Melvin Schmidt's care turned out to be nothing like what he and his family had chosen.

Born in 1920, Schmidt missed hitting the century mark by a few months. He served in Italy during World War II, then returned to marry, work the family farm in southeastern Minnesota and raise a family. A widower for seven years, he'd moved to a retirement community in the Twin Cities to be near family.

Steve Schmidt talked with father, Melvin, on a tablet.
Steve Schmidt talked with father, Melvin, on a tablet.

After a congestive heart failure diagnosis in December, Schmidt was in and out of the hospital and several transition and rehab facilities. He began hospice care after setting into a skilled nursing facility, where he enjoyed daily visits from nurses, a chaplain and a music therapist from Grace Hospice.

"He would light up when they came to see him. He forged a spiritual partnership with his team," said his daughter-in-law Julie Schmidt.

"We talked about how it was all about comfort care and he said, 'God is preparing a place for me,' " added his son Steve Schmidt. "He handed me a list of hymns and Bible passages in his own handwriting that he wanted at his funeral."

But when the lockdown began in March, the family could no longer pop in, and the hospice team was locked out too.

And then Melvin himself was diagnosed with COVID-19, isolating him from everyone but nursing-home medical staff wrapped in personal protective equipment.

With that, Steve and Julie could only visit from outside his first-floor room, waving and blowing kisses through the window.
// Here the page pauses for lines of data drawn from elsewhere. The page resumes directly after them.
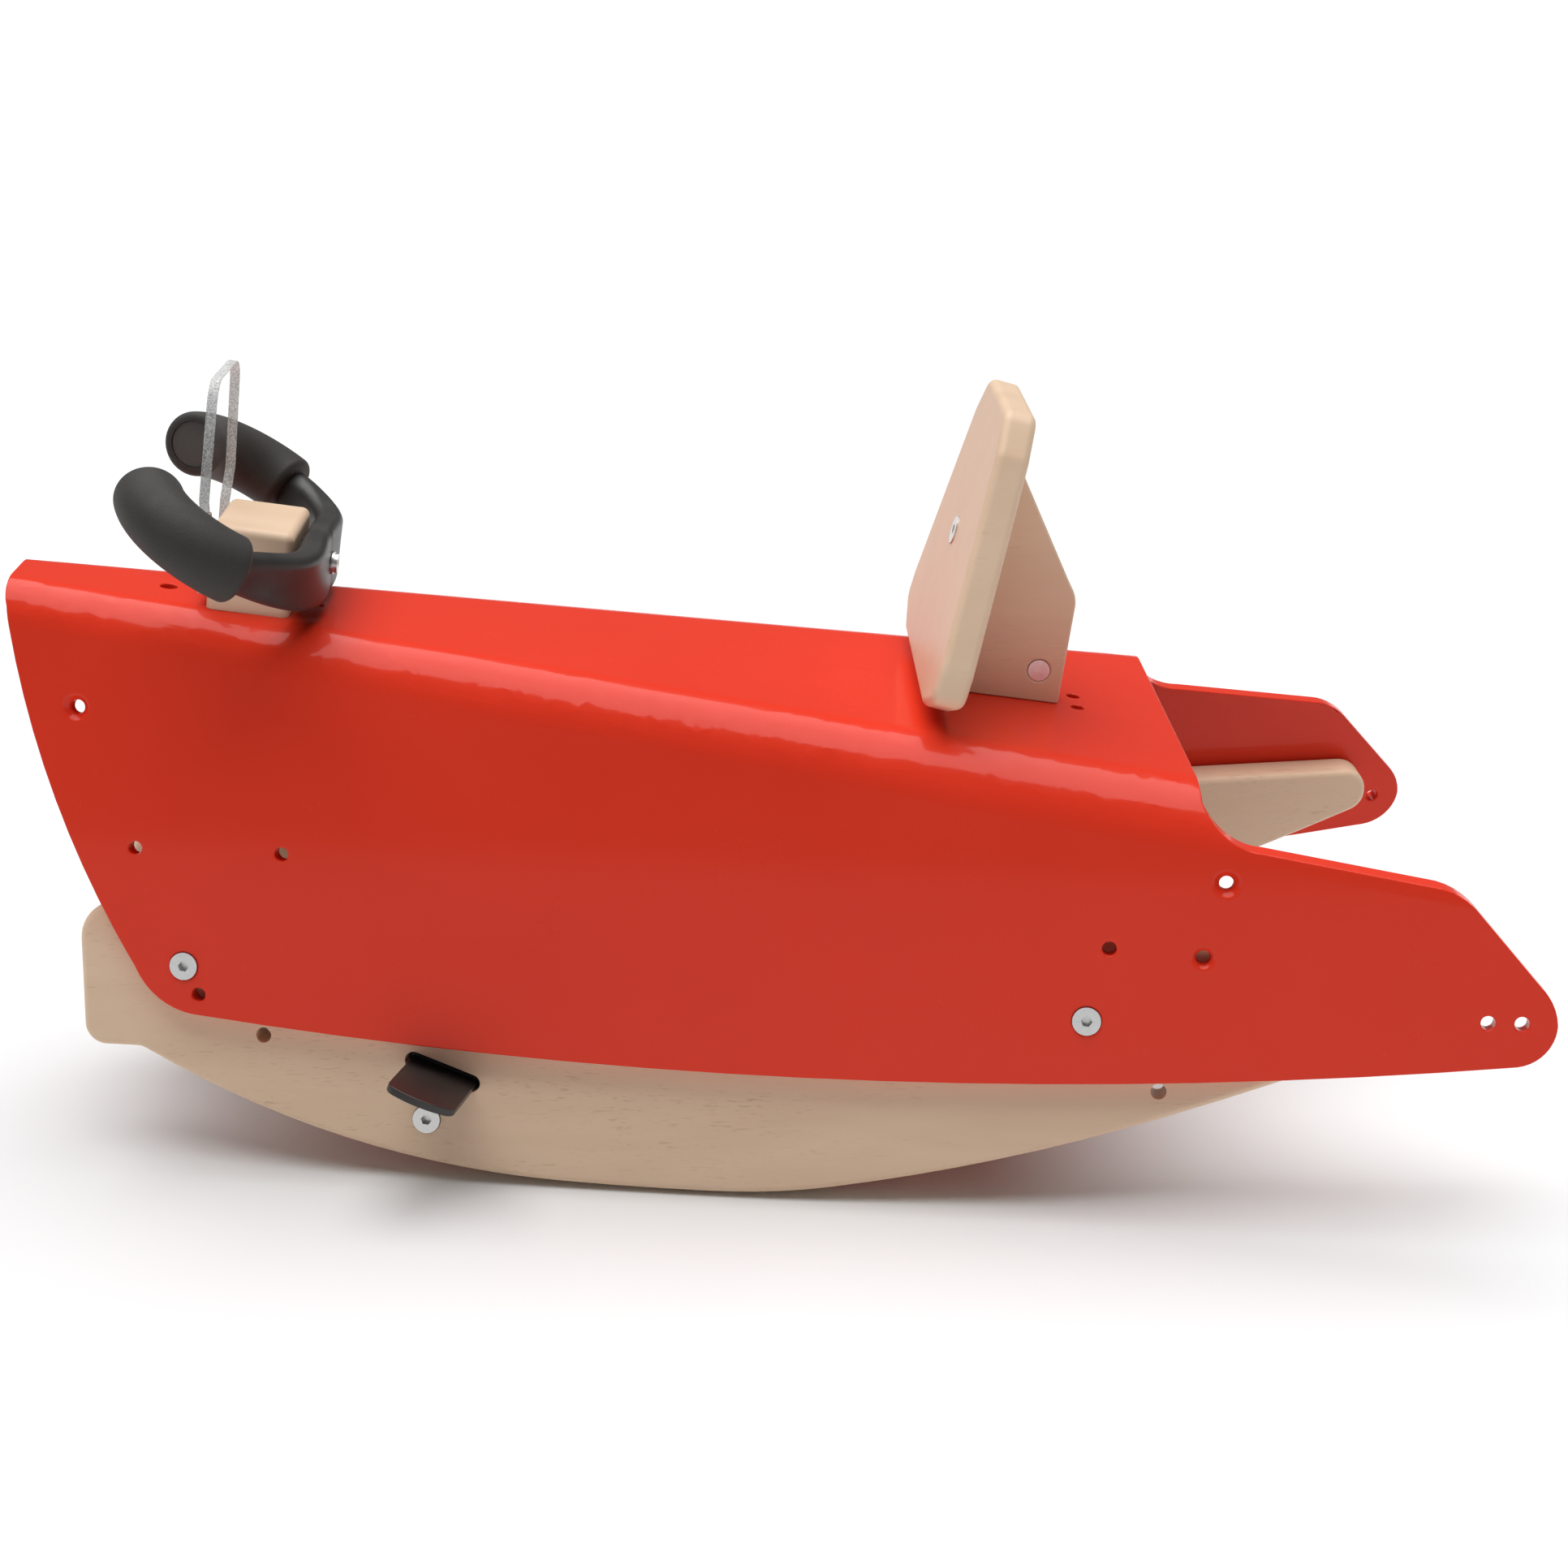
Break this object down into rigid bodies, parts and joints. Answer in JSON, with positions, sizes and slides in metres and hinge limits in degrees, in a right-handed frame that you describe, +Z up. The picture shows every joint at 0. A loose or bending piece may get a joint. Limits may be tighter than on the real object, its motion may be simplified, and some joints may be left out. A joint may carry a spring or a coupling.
{
  "type": "child's rocking toy",
  "caption": "Low child's rocker with a bent plywood shell body, flared rocker boards, a backrest, a windscreen, a C-shaped handlebar and side footrests.",
  "frame": {"origin": "middle of the bounding box at floor level, under the body", "axes": "+X to the rear, where the backrest is; +Y to the rider's right; +Z up"},
  "size_m": [0.807, 0.3542, 0.425],
  "materials": {
    "red_plywood": "gloss red lacquer on bent plywood",
    "beech": "clear satin lacquer",
    "clear_acrylic": "clear sheet with frosted edges",
    "black_tube": "satin black coat",
    "grip_foam": "matt foam",
    "grip_cap": "satin",
    "black_plastic": "satin",
    "bolt_steel": "zinc plate"
  },
  "bodies": {
    "root": {"backrest_board": "beech", "backrest_brace": "beech", "backrest_insert": "bolt_steel", "backrest_screw": "bolt_steel", "block_screws": "bolt_steel", "body_shell": "red_plywood", "brace_bolt": "bolt_steel", "brace_cross_nut": "bolt_steel", "brace_washer": "bolt_steel", "footrest_bolts": "bolt_steel", "footrest_left": "black_plastic", "footrest_right": "black_plastic", "footrest_sleeve_nuts": "bolt_steel", "grip_cap_left": "grip_cap", "grip_cap_right": "grip_cap", "grip_left": "grip_foam", "grip_right": "grip_foam", "handle_block": "beech", "handlebar_bolt": "bolt_steel", "handlebar_frame": "black_tube", "handlebar_insert": "bolt_steel", "handlebar_washer": "bolt_steel", "rocker_left": "beech", "rocker_right": "beech", "shell_bolts": "bolt_steel", "shell_sleeve_nuts": "bolt_steel", "windscreen": "clear_acrylic", "windscreen_screws": "bolt_steel"}
  },
  "joints": []
}
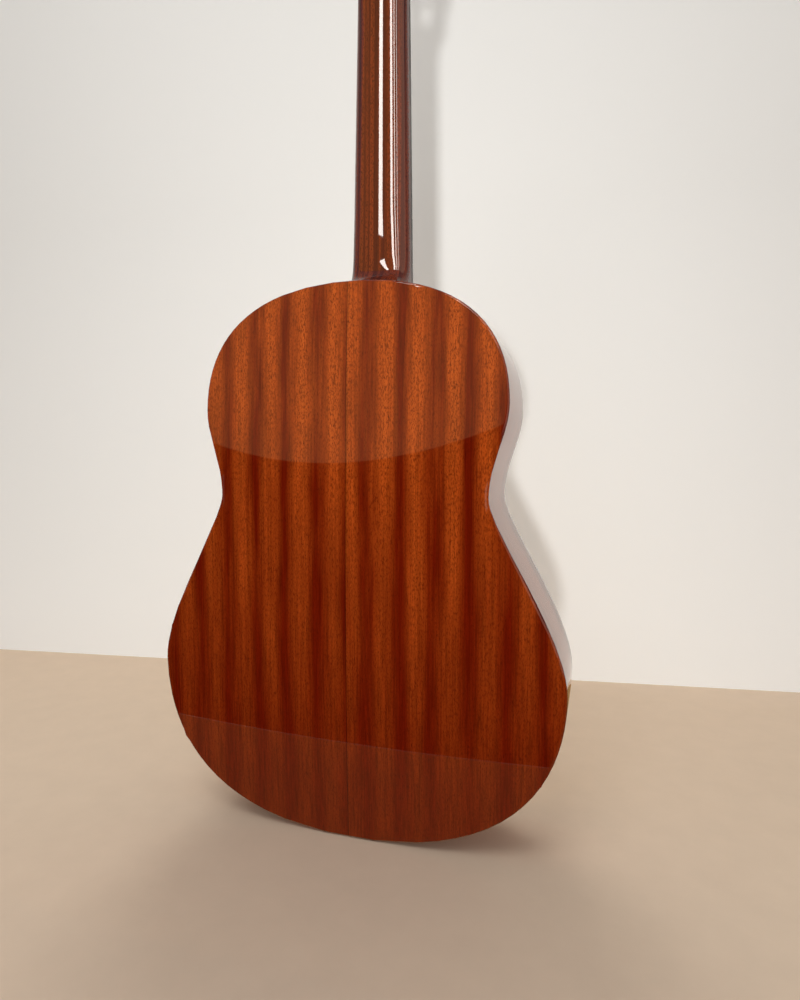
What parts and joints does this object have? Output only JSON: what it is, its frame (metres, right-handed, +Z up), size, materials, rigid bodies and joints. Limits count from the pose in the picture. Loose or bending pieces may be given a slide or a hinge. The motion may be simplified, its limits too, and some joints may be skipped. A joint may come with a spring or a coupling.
{
  "type": "classical guitar",
  "caption": "Classical guitar with an arched gloss back, fan-braced soundboard, slotted head and worm-geared tuning machines that turn their string rollers.",
  "frame": {"origin": "lowest point of the tail's edge, on the front plane of the soundboard and on the centre line", "axes": "+Z up the neck towards the head, -Y out of the soundboard towards the player's audience, +X towards the treble side"},
  "size_m": [0.375, 0.1117, 1.0012],
  "materials": {
    "spruce_top": "clear gloss lacquer over straight-grained spruce",
    "back_and_ribs": "clear gloss lacquer over ribbon-figured red-brown mahogany",
    "neck_wood": "clear gloss lacquer over dark stained mahogany",
    "dark_binding": "gloss lacquered dark wood",
    "rosette_mosaic": "inlaid rings of plain mosaic under gloss lacquer",
    "lining_wood": "bare sawn wood",
    "brace_spruce": "bare planed spruce",
    "rosewood": "oiled dark rosewood",
    "bone": "polished off-white bone",
    "nickel_silver": "polished nickel silver",
    "plated_brass": "polished brass plating",
    "steel": "nickel-plated steel",
    "roller_plastic": "smooth off-white plastic on a steel core",
    "pearl_plastic": "pearly off-white plastic",
    "treble_nylon": "clear smooth nylon",
    "wound_bass": "silvered wire wound on silk"
  },
  "bodies": {
    "guitar": {"soundboard": "spruce_top", "back": "back_and_ribs", "rib_bass": "back_and_ribs", "rib_treble": "back_and_ribs", "top_binding": "dark_binding", "rosette": "rosette_mosaic", "top_linings": "lining_wood", "back_linings": "lining_wood", "neck_block": "lining_wood", "tail_block": "lining_wood", "harmonic_bars": "brace_spruce", "fan_braces": "brace_spruce", "closing_braces": "brace_spruce", "bridge_patch": "brace_spruce", "soundhole_patch": "brace_spruce", "back_braces": "brace_spruce", "bridge": "rosewood", "tie_block_trim": "bone", "saddle": "bone", "neck": "neck_wood", "fingerboard": "rosewood", "frets": "nickel_silver", "nut": "bone", "headstock": "neck_wood", "head_veneer": "rosewood", "plate_bass": "plated_brass", "plate_treble": "plated_brass", "plate_screws": "nickel_silver", "string_1": "treble_nylon", "string_2": "treble_nylon", "string_3": "treble_nylon", "string_4": "wound_bass", "string_5": "wound_bass", "string_6": "wound_bass"},
    "knob_1": {"worm_1": "steel", "button_1": "pearl_plastic"},
    "barrel_1": {"roller_1": "roller_plastic", "gear_1": "plated_brass"},
    "knob_2": {"worm_2": "steel", "button_2": "pearl_plastic"},
    "barrel_2": {"roller_2": "roller_plastic", "gear_2": "plated_brass"},
    "knob_3": {"worm_3": "steel", "button_3": "pearl_plastic"},
    "barrel_3": {"roller_3": "roller_plastic", "gear_3": "plated_brass"},
    "knob_4": {"worm_4": "steel", "button_4": "pearl_plastic"},
    "barrel_4": {"roller_4": "roller_plastic", "gear_4": "plated_brass"},
    "knob_5": {"worm_5": "steel", "button_5": "pearl_plastic"},
    "barrel_5": {"roller_5": "roller_plastic", "gear_5": "plated_brass"},
    "knob_6": {"worm_6": "steel", "button_6": "pearl_plastic"},
    "barrel_6": {"roller_6": "roller_plastic", "gear_6": "plated_brass"}
  },
  "joints": [
    {"name": "knob_turn_1", "type": "hinge", "parent": "guitar", "child": "knob_1", "pos_m": [0.0418, 0.01896, 0.86906], "axis": [0, 0.9703, -0.2419], "continuous": true},
    {"name": "barrel_turn_1", "type": "hinge", "parent": "guitar", "child": "barrel_1", "pos_m": [0.0418, 0.02099, 0.87721], "axis": [1, 0, 0], "continuous": true},
    {"name": "knob_turn_2", "type": "hinge", "parent": "guitar", "child": "knob_2", "pos_m": [0.0418, 0.02743, 0.90302], "axis": [0, 0.9703, -0.2419], "continuous": true},
    {"name": "barrel_turn_2", "type": "hinge", "parent": "guitar", "child": "barrel_2", "pos_m": [0.0418, 0.02946, 0.91117], "axis": [1, 0, 0], "continuous": true},
    {"name": "knob_turn_3", "type": "hinge", "parent": "guitar", "child": "knob_3", "pos_m": [0.0418, 0.03589, 0.93698], "axis": [0, 0.9703, -0.2419], "continuous": true},
    {"name": "barrel_turn_3", "type": "hinge", "parent": "guitar", "child": "barrel_3", "pos_m": [0.0418, 0.03792, 0.94513], "axis": [1, 0, 0], "continuous": true},
    {"name": "knob_turn_4", "type": "hinge", "parent": "guitar", "child": "knob_4", "pos_m": [-0.0418, 0.03589, 0.93698], "axis": [0, 0.9703, -0.2419], "continuous": true},
    {"name": "barrel_turn_4", "type": "hinge", "parent": "guitar", "child": "barrel_4", "pos_m": [-0.0418, 0.03792, 0.94513], "axis": [1, 0, 0], "continuous": true},
    {"name": "knob_turn_5", "type": "hinge", "parent": "guitar", "child": "knob_5", "pos_m": [-0.0418, 0.02743, 0.90302], "axis": [0, 0.9703, -0.2419], "continuous": true},
    {"name": "barrel_turn_5", "type": "hinge", "parent": "guitar", "child": "barrel_5", "pos_m": [-0.0418, 0.02946, 0.91117], "axis": [1, 0, 0], "continuous": true},
    {"name": "knob_turn_6", "type": "hinge", "parent": "guitar", "child": "knob_6", "pos_m": [-0.0418, 0.01896, 0.86906], "axis": [0, 0.9703, -0.2419], "continuous": true},
    {"name": "barrel_turn_6", "type": "hinge", "parent": "guitar", "child": "barrel_6", "pos_m": [-0.0418, 0.02099, 0.87721], "axis": [1, 0, 0], "continuous": true}
  ],
  "couplings": [
    {"joint": "barrel_turn_1", "follows": "knob_turn_1", "ratio": -0.071429},
    {"joint": "barrel_turn_2", "follows": "knob_turn_2", "ratio": -0.071429},
    {"joint": "barrel_turn_3", "follows": "knob_turn_3", "ratio": -0.071429},
    {"joint": "barrel_turn_4", "follows": "knob_turn_4", "ratio": 0.071429},
    {"joint": "barrel_turn_5", "follows": "knob_turn_5", "ratio": 0.071429},
    {"joint": "barrel_turn_6", "follows": "knob_turn_6", "ratio": 0.071429}
  ]
}
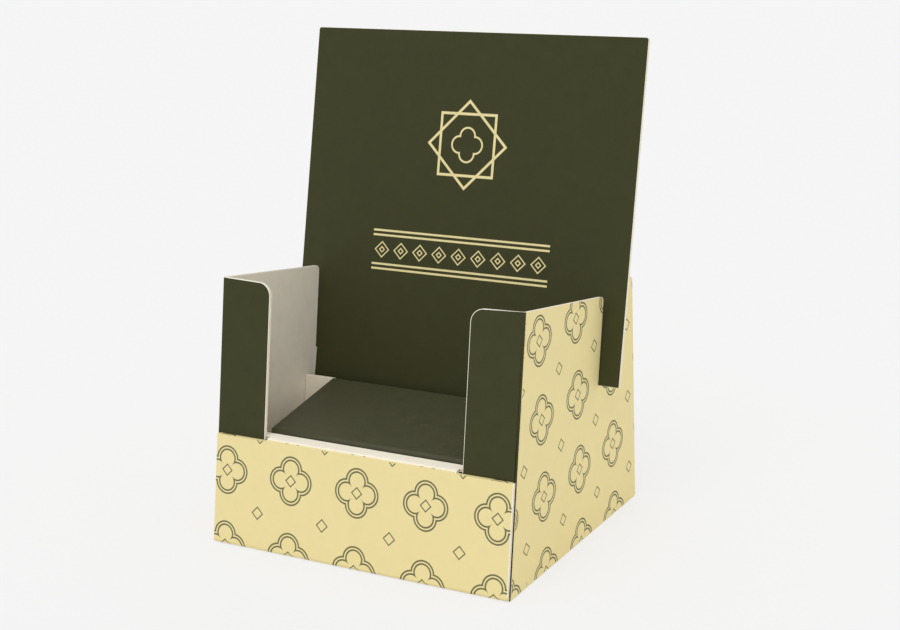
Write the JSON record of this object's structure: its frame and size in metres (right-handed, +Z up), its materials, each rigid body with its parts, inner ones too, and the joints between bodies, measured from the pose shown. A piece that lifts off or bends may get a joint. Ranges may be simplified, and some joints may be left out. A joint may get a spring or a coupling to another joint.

They hung bird feeders in a tree and set up a board to write messages.

"We did everything we could to love him with that pane of glass between us," said Julie.

The hospice team continued to manage his care from afar, using telemedicine, visual assessments through the window and information from the medical staff inside the facility, providing numerous text and phone updates for the family.

"We relied on them and they prepared us," Steve said. "They let us know when he was actively dying and offered to let us come in, but we are both cancer survivors in a high-risk category so we had to say no. We held vigil at his window but COVID kept us from being with him in his final hours."

Melvin was alone when he died, and although his family is troubled by that, they remain grateful for the way his hospice team managed his care.

"For what we are all living through, our hearts believe this was the best it could have been," Julie said. "After we learned he had passed, we wanted to see him. We looked through the window; he was in his bed, like he was sleeping so peacefully. It was our last view of him and it was lovely."

Kevyn Burger is a Minneapolis-based freelance writer and broadcaster.